Разумеется, в какой-то момент в наших межличностных отношениях с Ельциным наступила усталость. Я по натуре корректный и деликатный человек, всегда соблюдаю некие правила — человеческие, дружеские и деловые. Для меня неприемлемо было панибратство. И у меня был свой взгляд на уместность тех или иных дружеских традиций и связанных с ними перегрузок. Этим, разумеется, некоторые коллеги пользовались. Типа «никогда не знаешь, что на уме у этого настырного, упорного и сдержанного литовца. Лучше бы вам, Борис Николаевич, отдохнуть от него!»
— Оглядываясь назад — не зря ли все это было: вся та наивная эйфория, все те наивные надежды?
— Та потрясающая революция свободы не могла быть зря. Победа Ельцина на президентских выборах июня 1991 года зародила в людях очень сильную надежду. ГКЧП и по своему составу, и по своей стилистике, и по той агрессивности задач, которые они ставили перед собой, был вызовом для нормальных людей.
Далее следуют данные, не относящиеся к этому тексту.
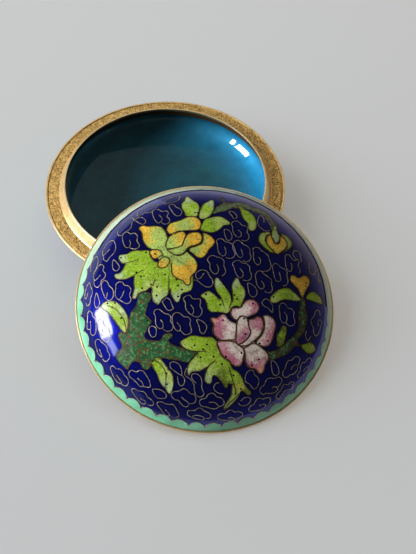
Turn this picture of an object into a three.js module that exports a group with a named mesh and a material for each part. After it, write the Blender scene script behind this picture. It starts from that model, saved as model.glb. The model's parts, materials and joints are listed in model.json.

Пусть это прозвучит немного пафосно, но вспомните знаменитые строчки классика: «Пока свободою горим, пока сердца для чести живы, мой друг, отчизне посвятим души прекрасные порывы!» Живое кольцо вокруг Белого дома было уникальным событием отечественной истории. Люди начали устремляться к Белому дому прямо с утра 19 августа — с вокзалов, из аэропортов, студенты отпрашивались с занятий, рабочие приходили после ночных смен на заводах... Это был пример редкой сплоченности людей, которую по разным причинам мы не смогли закрепить. И эта сплоченность принесла свои очень важные результаты. По итогам августа 1991 года Россия перешла на рельсы рыночной экономики. Россия обрела полноценную независимость и статус мировой державы.
Тем самым был завершен разрушительный, изнурительный и утомительный период «холодной войны».
— А она точно завершилась? Никто случайно не забыл сказать об этом американцам?
— Мне было обидно и грустно, когда после подписания декларации об окончании «холодной войны» на встрече Буша и Ельцина в загородной резиденции президента США в Кэмп-Дэвиде 2 февраля 1992 года США вдруг посчитали себя победителями в этой войне. Это и необоснованно, и неадекватно.